Ford went on to be a leading man opposite Hayworth in five films, and the two, after their location romance, became lifelong friends and neighbors. Beautifully shot in black-and-white by cinematographer Rudolph Mate, Gilda has endured as a classic of film noir.  In 2013, was selected for preservation in the United States National Film Registry by the Library of Congress as being “culturally, historically, or aesthetically significant.”

Male Icon in 1950s and 1960s

Alongside his peer and friend, William Holden, Ford flourished throughout the 1950s and 1960s as male icon for those decades.

But Ford was frustrated that he was not given the opportunities to work with directors of the caliber that led Holden to his Oscar-winning career, such as Billy Wilder and David Lean. Glenn Ford missed out on From Here to Eternity, as did Rita Hayworth, when production was stalled by Columbia studio head, Harry Cohn. He also made the mistake, which he regretted later, of turning down the lead in the comedy Born Yesterday (also planned with Rita Hayworth) which Holden then snatched up.

Directed by Fritz Lang: Classic Film Noirs–The Big Heat, Human Desire

He continued to bring in solid performances in thrillers, dramas, and action films such as A Stolen Life with Bette Davis.

He was memorable in several film noir: The Big Heat directed by genius German filmmaker-Hitler refugee, Fritz Lang, co-starring Gloria Grahame.  The three reteamed in the following year in Human Desire, loosely based on La Bete Humaine, the 1870 Emile Zola novel.

He also made Framed, the noir thriller Experiment in Terror with Lee Remick, and Four Horsemen of the Apocalypse, Minnelli’s expensive, high-profile but misguided project.

Blackboard Jungle (1955)

Blackboard Jungle was a landmark film of teen angst. Unlike Rebel Without A Cause and The Wild One, Blackboard Jungle tackled racial conflicts, as Ford played an idealistic but harassed teacher of an urban high school that included a very young Sidney Poitier and other black and Hispanic cast members. Messed-up white kids were there, too, particularly one played by Vic Morrow, depicting that new phenomenon, the juvenile delinquent. Bill Haley’s “Rock Around The Clock” under the opening credits was the first use of a rock and roll song in a Hollywood film.
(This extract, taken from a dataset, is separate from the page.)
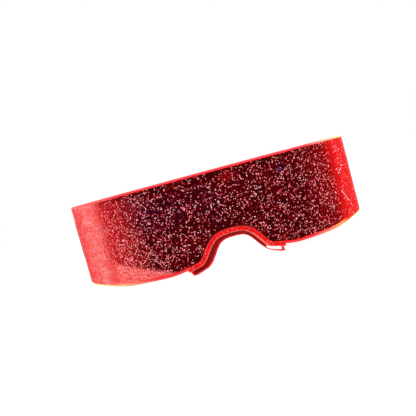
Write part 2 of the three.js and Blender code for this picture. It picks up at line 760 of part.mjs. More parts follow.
// One light box with all that it holds, and the arm behind it
function sideGroup(sideName, hand) {
  const handed = (geometry) => (hand < 0 ? mirrored(geometry) : geometry);
  const box = new THREE.Group();
  box.position.set(hand * (halfWidth + boxOutset - boxThickness), boxFrontY, tailMidZ);
  const add = (name, geometry, material, [x, y, z] = [0, 0, 0]) =>
    addTo(box, `${sideName}_${name}`, handed(geometry), material, [hand * x, y, z]);

  add('light_box_shell', shellGeometry(), materials.plastic);
  add('light_box_cover', coverGeometry(), materials.plastic);
  add('circuit_board', block(
    [tailInnerX - boardThickness, boardFrontY, -boardHeight / 2],
    [tailInnerX, boardFrontY + boardLength, boardHeight / 2]), materials.board);
  for (const [place, z] of Object.entries(ledOffsets)) {
    add(`led_${place}`, ledGeometry(), materials.led, [tailInnerX, boardFrontY, z]);
  }
  add('tact_switch', switchGeometry(), materials.contact, [tailInnerX, switchY, 0]);
  add('button', buttonGeometry(), materials.softPlastic);
  add('coin_cell_outer', cellGeometry(), materials.steel, [innerCellX + cellThickness, bayY, 0]);
  add('coin_cell_inner', cellGeometry(), materials.steel, [innerCellX, bayY, 0]);
  add('cell_rim_contact', rimContactGeometry(), materials.contact);
  add('cell_base_contact', baseContactGeometry(), materials.contact);
  for (const [place, { y, z }] of Object.entries(caseScrews)) {
    add(`case_screw_${place}`, screwGeometry(), materials.steel, [slackClearance, y, z]);
  }
  add('battery_door', doorGeometry(), materials.plastic);
  add('battery_door_screw', screwGeometry(), materials.steel, [slackClearance, doorScrewY, 0]);
  add('hinge_pin', pinGeometry(), materials.steel, [hingeX, hingeY, 0]);

  const arm = new THREE.Group();
  arm.position.set(hand * hingeX, hingeY, 0);
  addTo(arm, `${sideName}_temple_arm`, handed(armGeometry()), materials.plastic);
  addTo(arm, `${sideName}_ear_tip`, handed(tipGeometry()), materials.softPlastic);
  box.add(arm);
  return box;
}

// The whole visor, moved so that its origin lies under the middle of its bounding box
const padFrontY = facePoint(0, 0, -clearance - padWall).y;
const armEndY = boxFrontY + hingeY + armLength + tipHeight / 2;
const group = new THREE.Group();
const visor = new THREE.Group();
visor.position.y = -(padFrontY + armEndY) / 2;
addTo(visor, 'lens_panel', lensGeometry(), materials.acrylic);
addTo(visor, 'glitter_film', filmGeometry(), materials.film);
addTo(visor, 'nose_pad', padGeometry(), materials.silicone);
visor.add(sideGroup('left', 1), sideGroup('right', -1));
group.add(visor);

export default group;
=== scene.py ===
import math

import bmesh
import bpy
import numpy as np
from mathutils import Matrix, Vector


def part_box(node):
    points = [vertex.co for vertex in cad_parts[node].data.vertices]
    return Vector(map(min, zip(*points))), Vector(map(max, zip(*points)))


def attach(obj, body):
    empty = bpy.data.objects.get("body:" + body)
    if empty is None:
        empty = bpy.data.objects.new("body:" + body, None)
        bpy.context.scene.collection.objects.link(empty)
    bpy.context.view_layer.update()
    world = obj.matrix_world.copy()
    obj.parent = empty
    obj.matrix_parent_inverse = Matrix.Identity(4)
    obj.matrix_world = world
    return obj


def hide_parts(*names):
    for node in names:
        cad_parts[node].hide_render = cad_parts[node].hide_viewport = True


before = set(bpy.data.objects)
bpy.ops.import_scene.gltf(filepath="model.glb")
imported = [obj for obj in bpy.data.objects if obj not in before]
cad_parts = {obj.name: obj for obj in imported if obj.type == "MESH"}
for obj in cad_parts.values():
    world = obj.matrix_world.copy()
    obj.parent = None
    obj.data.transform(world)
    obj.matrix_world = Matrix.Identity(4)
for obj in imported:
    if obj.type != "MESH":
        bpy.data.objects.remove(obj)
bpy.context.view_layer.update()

# Camera: the visor is seen from the front, a little from above and from the wearer's right side, and
# leans to the left in the picture. Where it stood was worked out from the outline of the lens.
mm = 0.001
picture_side = 416
focal_pixels = 715
aim_pixel = Vector((222.4, 213.3))
aim_depth, aim_height = 20.5 * mm, 24 * mm
lens_low, lens_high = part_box("lens_panel")
aim = Vector((0, lens_low.y + aim_depth, lens_low.z + aim_height))
camera_distance = 380.9 * mm
yaw, pitch, roll = (math.radians(turn) for turn in (5.03, 3.02, 15.14))
ahead = Vector((math.sin(yaw) * math.cos(pitch), math.cos(yaw) * math.cos(pitch), -math.sin(pitch)))
level = Vector((math.cos(yaw), -math.sin(yaw), 0))
upright = level.cross(ahead)
rightward = level * math.cos(roll) - upright * math.sin(roll)
upward = upright * math.cos(roll) + level * math.sin(roll)
camera_data = bpy.data.cameras.new("camera")
camera_data.lens = camera_data.sensor_width * focal_pixels / picture_side
camera_data.shift_x = 0.5 - aim_pixel.x / picture_side
camera_data.shift_y = aim_pixel.y / picture_side - 0.5
camera = bpy.data.objects.new("camera", camera_data)
camera.matrix_world = (
    Matrix.Translation(aim - camera_distance * ahead)
    @ Matrix((rightward, upward, -ahead)).transposed().to_4x4())
bpy.context.collection.objects.link(camera)
bpy.context.scene.camera = camera
bpy.context.scene.view_settings.view_transform = "Standard"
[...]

Richard Brooks, the film’s writer and director, had discovered the music when he heard Ford’s son, Peter, playing the record at Glenn’s home.

In the biopic Interrupted Melody, Ford starred with Eleanor Parker, who was nominated for the Best Actress Oscar.

The Westerns with which he would always be associated include Jubal, The Fastest Gun Alive, Cowboy, The Secret of Convict Lake with Gene Tierney, the classic Western 3:10 to Yuma, and Cimarron.

Ford’s versatility was shown in some popular comedies, almost always as the beleaguered, well-meaning, but nonplussed straight man, set upon by circumstances.  In The Teahouse of the August Moon, which co-starred Brando, he played an American soldier sent to Okinawa to convert the occupied island natives to the American way of life, and is instead converted by them.

He also starred in The Gazebo, Cry for Happy, The Courtship of Eddie’s Father, and the naval-themed Don’t Go Near The Water with Gia Scala.

Superman (1978)

In 1978, Ford had a supporting role in Superman, as Clark Kent’s adoptive father, Jonathan Kent, a role that introduced Ford to a new generation of audiences. In Ford’s final scene in the film, the theme song from Blackboard Jungle, “Rock Around the Clock,” heard on a car radio.